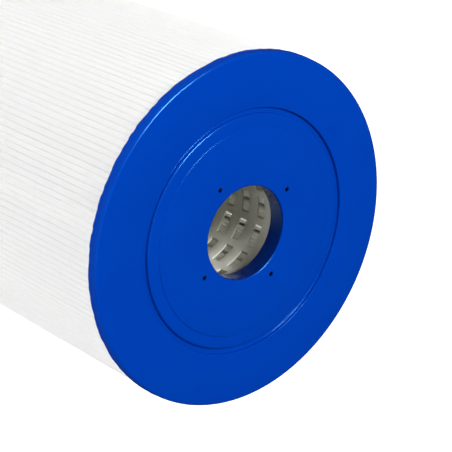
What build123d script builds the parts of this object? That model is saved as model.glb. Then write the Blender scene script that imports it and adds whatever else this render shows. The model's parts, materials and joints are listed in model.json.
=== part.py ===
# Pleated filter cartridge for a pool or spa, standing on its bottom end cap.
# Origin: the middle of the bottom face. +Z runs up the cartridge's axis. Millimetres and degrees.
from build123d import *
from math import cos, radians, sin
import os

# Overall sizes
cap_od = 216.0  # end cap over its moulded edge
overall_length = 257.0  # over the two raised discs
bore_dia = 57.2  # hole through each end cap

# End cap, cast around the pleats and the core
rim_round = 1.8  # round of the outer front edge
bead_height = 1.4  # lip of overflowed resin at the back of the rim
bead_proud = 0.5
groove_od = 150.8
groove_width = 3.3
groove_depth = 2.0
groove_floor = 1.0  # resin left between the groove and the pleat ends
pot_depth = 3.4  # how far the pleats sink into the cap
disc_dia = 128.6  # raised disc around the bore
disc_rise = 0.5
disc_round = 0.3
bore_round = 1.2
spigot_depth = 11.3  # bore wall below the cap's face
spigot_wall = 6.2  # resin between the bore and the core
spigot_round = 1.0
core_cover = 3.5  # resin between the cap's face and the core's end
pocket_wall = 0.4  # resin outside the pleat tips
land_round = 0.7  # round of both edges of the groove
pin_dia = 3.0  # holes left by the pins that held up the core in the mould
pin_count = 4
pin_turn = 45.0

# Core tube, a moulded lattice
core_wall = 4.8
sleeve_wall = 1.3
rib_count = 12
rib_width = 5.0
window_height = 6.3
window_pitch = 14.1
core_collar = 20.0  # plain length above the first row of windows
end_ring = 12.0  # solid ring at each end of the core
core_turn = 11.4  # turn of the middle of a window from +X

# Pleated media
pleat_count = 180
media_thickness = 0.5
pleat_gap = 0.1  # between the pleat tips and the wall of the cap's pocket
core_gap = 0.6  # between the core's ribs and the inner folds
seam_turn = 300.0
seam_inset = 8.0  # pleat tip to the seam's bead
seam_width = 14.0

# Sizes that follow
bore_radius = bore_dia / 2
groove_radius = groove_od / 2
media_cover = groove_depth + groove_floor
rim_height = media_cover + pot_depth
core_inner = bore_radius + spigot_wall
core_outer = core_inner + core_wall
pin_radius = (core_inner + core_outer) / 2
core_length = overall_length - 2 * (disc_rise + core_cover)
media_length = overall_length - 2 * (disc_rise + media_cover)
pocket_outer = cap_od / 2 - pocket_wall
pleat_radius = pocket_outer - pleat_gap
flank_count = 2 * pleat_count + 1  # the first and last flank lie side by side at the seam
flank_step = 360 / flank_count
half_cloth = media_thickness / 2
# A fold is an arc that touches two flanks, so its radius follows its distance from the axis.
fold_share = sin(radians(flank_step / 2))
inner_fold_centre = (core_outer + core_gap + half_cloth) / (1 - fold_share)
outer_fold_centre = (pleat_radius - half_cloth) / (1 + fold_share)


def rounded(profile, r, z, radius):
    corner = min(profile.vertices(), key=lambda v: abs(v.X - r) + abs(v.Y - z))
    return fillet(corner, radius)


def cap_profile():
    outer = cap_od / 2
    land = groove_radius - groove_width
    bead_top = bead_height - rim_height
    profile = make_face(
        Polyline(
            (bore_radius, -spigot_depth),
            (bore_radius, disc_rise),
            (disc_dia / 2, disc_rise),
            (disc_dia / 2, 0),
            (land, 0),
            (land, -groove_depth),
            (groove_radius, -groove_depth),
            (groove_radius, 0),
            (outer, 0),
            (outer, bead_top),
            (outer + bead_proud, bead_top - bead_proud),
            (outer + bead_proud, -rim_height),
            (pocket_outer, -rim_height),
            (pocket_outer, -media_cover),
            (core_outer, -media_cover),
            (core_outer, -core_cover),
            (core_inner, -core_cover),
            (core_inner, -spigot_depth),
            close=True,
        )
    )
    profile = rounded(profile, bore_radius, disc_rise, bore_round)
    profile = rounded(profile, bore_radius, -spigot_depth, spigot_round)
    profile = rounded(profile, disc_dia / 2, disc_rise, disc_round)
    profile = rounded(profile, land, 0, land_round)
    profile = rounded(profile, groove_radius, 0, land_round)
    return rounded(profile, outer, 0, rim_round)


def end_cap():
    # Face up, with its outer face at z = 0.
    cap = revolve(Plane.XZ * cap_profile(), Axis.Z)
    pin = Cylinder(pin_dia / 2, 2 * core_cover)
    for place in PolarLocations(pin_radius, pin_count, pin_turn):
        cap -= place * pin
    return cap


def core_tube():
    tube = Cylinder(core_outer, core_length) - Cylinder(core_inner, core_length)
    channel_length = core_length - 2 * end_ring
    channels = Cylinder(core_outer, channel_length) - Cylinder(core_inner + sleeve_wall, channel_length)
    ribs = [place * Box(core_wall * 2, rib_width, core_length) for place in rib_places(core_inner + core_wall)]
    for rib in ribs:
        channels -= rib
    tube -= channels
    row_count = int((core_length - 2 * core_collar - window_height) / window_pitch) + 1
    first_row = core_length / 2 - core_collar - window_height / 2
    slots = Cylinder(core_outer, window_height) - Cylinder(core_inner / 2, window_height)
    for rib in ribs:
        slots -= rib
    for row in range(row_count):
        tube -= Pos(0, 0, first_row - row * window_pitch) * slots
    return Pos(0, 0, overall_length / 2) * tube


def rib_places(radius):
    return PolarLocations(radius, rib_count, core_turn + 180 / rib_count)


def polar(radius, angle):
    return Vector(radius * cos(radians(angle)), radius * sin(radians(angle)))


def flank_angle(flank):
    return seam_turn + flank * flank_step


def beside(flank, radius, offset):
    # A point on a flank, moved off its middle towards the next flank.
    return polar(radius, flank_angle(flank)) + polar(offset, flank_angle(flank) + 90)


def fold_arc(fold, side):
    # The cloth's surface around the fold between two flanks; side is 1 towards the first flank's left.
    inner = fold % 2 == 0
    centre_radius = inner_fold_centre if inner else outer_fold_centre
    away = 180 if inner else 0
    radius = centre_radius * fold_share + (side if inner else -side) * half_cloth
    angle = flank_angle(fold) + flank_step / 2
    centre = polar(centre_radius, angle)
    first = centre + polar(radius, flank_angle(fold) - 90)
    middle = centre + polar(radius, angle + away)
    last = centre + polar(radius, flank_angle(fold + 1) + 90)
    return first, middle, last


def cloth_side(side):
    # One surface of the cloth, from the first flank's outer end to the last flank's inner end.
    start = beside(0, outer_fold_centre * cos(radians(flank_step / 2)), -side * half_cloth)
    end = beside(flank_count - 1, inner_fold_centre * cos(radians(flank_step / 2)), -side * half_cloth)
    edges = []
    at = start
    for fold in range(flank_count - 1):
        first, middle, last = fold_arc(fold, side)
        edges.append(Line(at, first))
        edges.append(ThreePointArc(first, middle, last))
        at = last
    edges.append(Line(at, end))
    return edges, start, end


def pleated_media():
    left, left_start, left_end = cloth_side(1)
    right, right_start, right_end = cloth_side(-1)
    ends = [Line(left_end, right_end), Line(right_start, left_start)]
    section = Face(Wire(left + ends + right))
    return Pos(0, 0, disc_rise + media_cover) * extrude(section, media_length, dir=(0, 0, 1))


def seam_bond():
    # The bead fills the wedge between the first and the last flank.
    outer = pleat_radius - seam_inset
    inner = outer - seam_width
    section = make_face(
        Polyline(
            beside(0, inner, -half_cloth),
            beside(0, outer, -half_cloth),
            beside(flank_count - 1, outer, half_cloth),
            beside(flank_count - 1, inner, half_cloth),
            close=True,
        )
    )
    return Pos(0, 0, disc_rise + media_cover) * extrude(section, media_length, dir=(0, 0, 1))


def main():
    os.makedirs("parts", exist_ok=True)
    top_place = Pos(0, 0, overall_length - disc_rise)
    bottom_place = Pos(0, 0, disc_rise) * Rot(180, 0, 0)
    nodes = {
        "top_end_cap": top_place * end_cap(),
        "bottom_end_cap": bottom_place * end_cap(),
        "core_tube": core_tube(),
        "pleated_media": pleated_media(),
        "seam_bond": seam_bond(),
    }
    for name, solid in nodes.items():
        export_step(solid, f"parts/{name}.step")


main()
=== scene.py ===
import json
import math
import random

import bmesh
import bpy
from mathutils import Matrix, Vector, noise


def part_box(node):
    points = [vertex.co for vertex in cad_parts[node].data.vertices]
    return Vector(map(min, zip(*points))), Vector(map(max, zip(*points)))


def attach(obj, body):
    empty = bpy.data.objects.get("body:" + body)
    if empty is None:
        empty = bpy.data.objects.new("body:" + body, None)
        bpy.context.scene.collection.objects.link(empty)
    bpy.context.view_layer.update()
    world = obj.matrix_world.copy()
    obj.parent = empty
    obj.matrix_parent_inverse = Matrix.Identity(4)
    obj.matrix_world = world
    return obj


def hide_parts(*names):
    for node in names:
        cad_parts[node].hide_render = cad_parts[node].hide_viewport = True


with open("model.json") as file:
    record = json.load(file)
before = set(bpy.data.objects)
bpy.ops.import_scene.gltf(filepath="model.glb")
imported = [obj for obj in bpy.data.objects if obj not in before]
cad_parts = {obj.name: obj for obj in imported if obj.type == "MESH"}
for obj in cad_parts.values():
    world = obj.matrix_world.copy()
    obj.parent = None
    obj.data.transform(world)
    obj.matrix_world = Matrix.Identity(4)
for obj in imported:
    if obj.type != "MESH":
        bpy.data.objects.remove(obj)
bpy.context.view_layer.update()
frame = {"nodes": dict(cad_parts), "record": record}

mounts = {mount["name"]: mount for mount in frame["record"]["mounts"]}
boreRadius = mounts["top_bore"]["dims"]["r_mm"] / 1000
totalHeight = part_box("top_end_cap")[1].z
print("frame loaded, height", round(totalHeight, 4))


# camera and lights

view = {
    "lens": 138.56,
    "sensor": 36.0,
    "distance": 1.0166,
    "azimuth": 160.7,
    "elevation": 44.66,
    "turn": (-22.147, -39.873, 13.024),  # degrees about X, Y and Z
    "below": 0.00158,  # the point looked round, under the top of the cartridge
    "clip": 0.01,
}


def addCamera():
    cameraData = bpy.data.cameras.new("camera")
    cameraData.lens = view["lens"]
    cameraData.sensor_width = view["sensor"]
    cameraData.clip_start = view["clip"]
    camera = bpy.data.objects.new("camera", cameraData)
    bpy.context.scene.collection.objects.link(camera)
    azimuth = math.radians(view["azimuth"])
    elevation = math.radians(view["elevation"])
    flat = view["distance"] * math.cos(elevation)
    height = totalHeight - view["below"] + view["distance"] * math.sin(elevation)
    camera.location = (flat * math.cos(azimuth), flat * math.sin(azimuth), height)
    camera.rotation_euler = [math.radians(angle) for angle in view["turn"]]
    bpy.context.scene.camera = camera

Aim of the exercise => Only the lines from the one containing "bottom_place = Pos(0, 0, disc_rise)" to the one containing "bpy.context.scene.collection.objects.link(empty)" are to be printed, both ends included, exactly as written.

Full response =>
    bottom_place = Pos(0, 0, disc_rise) * Rot(180, 0, 0)
    nodes = {
        "top_end_cap": top_place * end_cap(),
        "bottom_end_cap": bottom_place * end_cap(),
        "core_tube": core_tube(),
        "pleated_media": pleated_media(),
        "seam_bond": seam_bond(),
    }
    for name, solid in nodes.items():
        export_step(solid, f"parts/{name}.step")


main()
=== scene.py ===
import json
import math
import random

import bmesh
import bpy
from mathutils import Matrix, Vector, noise


def part_box(node):
    points = [vertex.co for vertex in cad_parts[node].data.vertices]
    return Vector(map(min, zip(*points))), Vector(map(max, zip(*points)))


def attach(obj, body):
    empty = bpy.data.objects.get("body:" + body)
    if empty is None:
        empty = bpy.data.objects.new("body:" + body, None)
        bpy.context.scene.collection.objects.link(empty)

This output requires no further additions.